Directive: Write out, precisely and in full, each line of the material.
— Start —
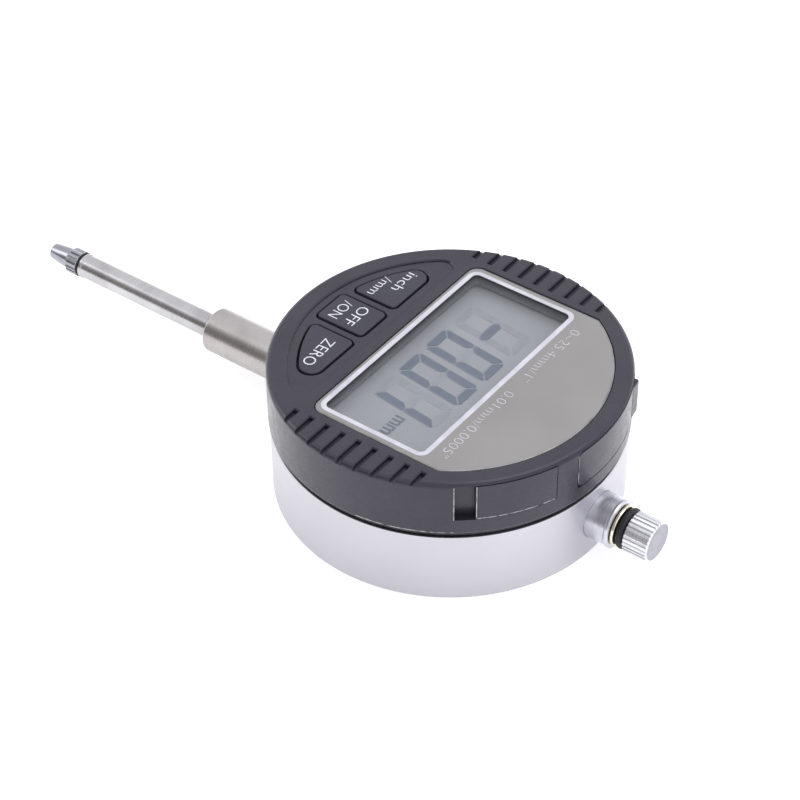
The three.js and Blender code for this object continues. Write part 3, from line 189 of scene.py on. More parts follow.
def lathe(profile, steps=LATHE_STEPS):
    """Turns (radius, height) points about Z. The profile closes on itself or ends on the axis."""
    closed = profile[0] == profile[-1]
    points = profile[:-1] if closed else profile
    vertices, rows = [], []
    for radius, height in points:
        start = len(vertices)
        if radius == 0:
            vertices.append((0, 0, height))
            rows.append([start] * steps)
        else:
            vertices += [(*polar(radius, 360 * i / steps), height) for i in range(steps)]
            rows.append(list(range(start, start + steps)))
    faces = []
    pairs = list(zip(rows, rows[1:] + rows[:1])) if closed else list(zip(rows, rows[1:]))
    for low, high in pairs:
        for i in range(steps):
            j = (i + 1) % steps
            corners = [low[i], low[j], high[j], high[i]]
            corners = [c for k, c in enumerate(corners) if c != corners[k - 1]]
            faces.append(corners)
    return solid(vertices, faces)


def box(x0, x1, y0, y1, z0, z1):
    corners = [(x0, y0), (x1, y0), (x1, y1), (x0, y1)]
    return loft([[(x, y, z) for x, y in corners] for z in (z0, z1)])


def tube(inner, outer, z0, z1, steps=LATHE_STEPS):
    return lathe([(inner, z0), (outer, z0), (outer, z1), (inner, z1), (inner, z0)], steps)


def rod(radius, z0, z1, steps=SMALL_STEPS):
    return lathe([(0, z0), (radius, z0), (radius, z1), (0, z1)], steps)


def moved(item, matrix):
    item.data.transform(matrix)
    return item


def turned_about_z(item, degrees):
    return moved(item, Matrix.Rotation(math.radians(degrees), 4, "Z"))


def on_spindle(item):
    """Lays a shape turned about Z along the spindle line."""
    lay = Matrix.Rotation(math.radians(-90), 4, "X")
    return moved(item, Matrix.Translation((0, 0, AXIS_Z)) @ lay)


def at(item, x, y):
    return moved(item, Matrix.Translation((x, y, 0)))


def bake(item):
    """Applies an object's modifiers to its mesh."""
    graph = bpy.context.evaluated_depsgraph_get()
    mesh = bpy.data.meshes.new_from_object(item.evaluated_get(graph))
    old = item.data
    item.modifiers.clear()
    item.data = mesh
    bpy.data.meshes.remove(old)
    return item


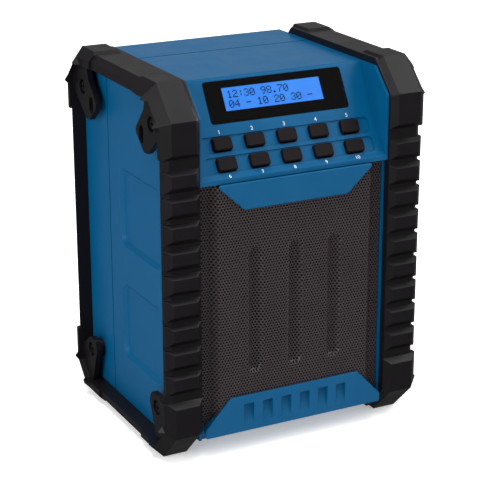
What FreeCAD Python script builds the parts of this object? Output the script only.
— End —
Task result:
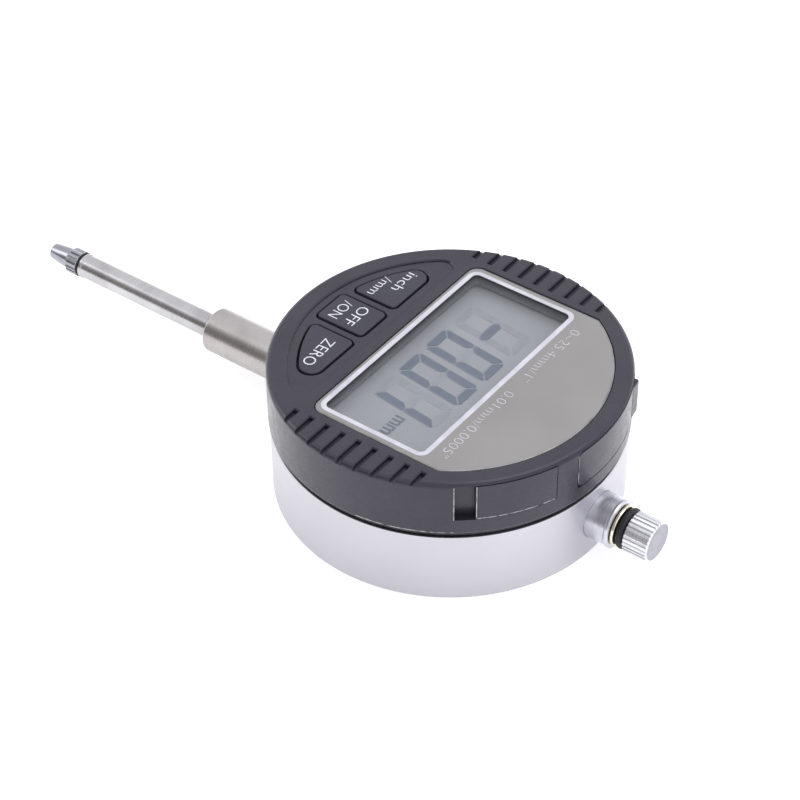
The three.js and Blender code for this object continues. Write part 3, from line 189 of scene.py on. More parts follow.
def lathe(profile, steps=LATHE_STEPS):
    """Turns (radius, height) points about Z. The profile closes on itself or ends on the axis."""
    closed = profile[0] == profile[-1]
    points = profile[:-1] if closed else profile
    vertices, rows = [], []
    for radius, height in points:
        start = len(vertices)
        if radius == 0:
            vertices.append((0, 0, height))
            rows.append([start] * steps)
        else:
            vertices += [(*polar(radius, 360 * i / steps), height) for i in range(steps)]
            rows.append(list(range(start, start + steps)))
    faces = []
    pairs = list(zip(rows, rows[1:] + rows[:1])) if closed else list(zip(rows, rows[1:]))
    for low, high in pairs:
        for i in range(steps):
            j = (i + 1) % steps
            corners = [low[i], low[j], high[j], high[i]]
            corners = [c for k, c in enumerate(corners) if c != corners[k - 1]]
            faces.append(corners)
    return solid(vertices, faces)


def box(x0, x1, y0, y1, z0, z1):
    corners = [(x0, y0), (x1, y0), (x1, y1), (x0, y1)]
    return loft([[(x, y, z) for x, y in corners] for z in (z0, z1)])


def tube(inner, outer, z0, z1, steps=LATHE_STEPS):
    return lathe([(inner, z0), (outer, z0), (outer, z1), (inner, z1), (inner, z0)], steps)


def rod(radius, z0, z1, steps=SMALL_STEPS):
    return lathe([(0, z0), (radius, z0), (radius, z1), (0, z1)], steps)


def moved(item, matrix):
    item.data.transform(matrix)
    return item


def turned_about_z(item, degrees):
    return moved(item, Matrix.Rotation(math.radians(degrees), 4, "Z"))


def on_spindle(item):
    """Lays a shape turned about Z along the spindle line."""
    lay = Matrix.Rotation(math.radians(-90), 4, "X")
    return moved(item, Matrix.Translation((0, 0, AXIS_Z)) @ lay)


def at(item, x, y):
    return moved(item, Matrix.Translation((x, y, 0)))


def bake(item):
    """Applies an object's modifiers to its mesh."""
    graph = bpy.context.evaluated_depsgraph_get()
    mesh = bpy.data.meshes.new_from_object(item.evaluated_get(graph))
    old = item.data
    item.modifiers.clear()
    item.data = mesh
    bpy.data.meshes.remove(old)
    return item


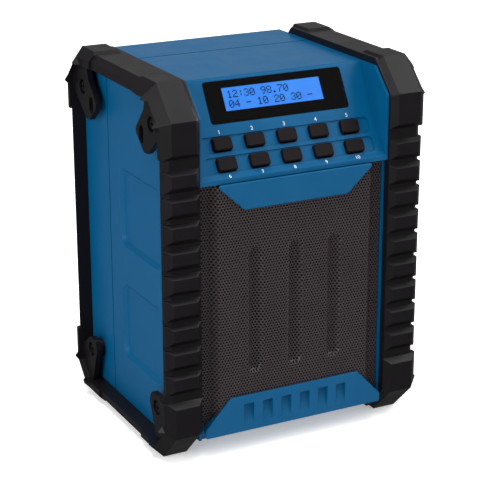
What FreeCAD Python script builds the parts of this object? Output the script only.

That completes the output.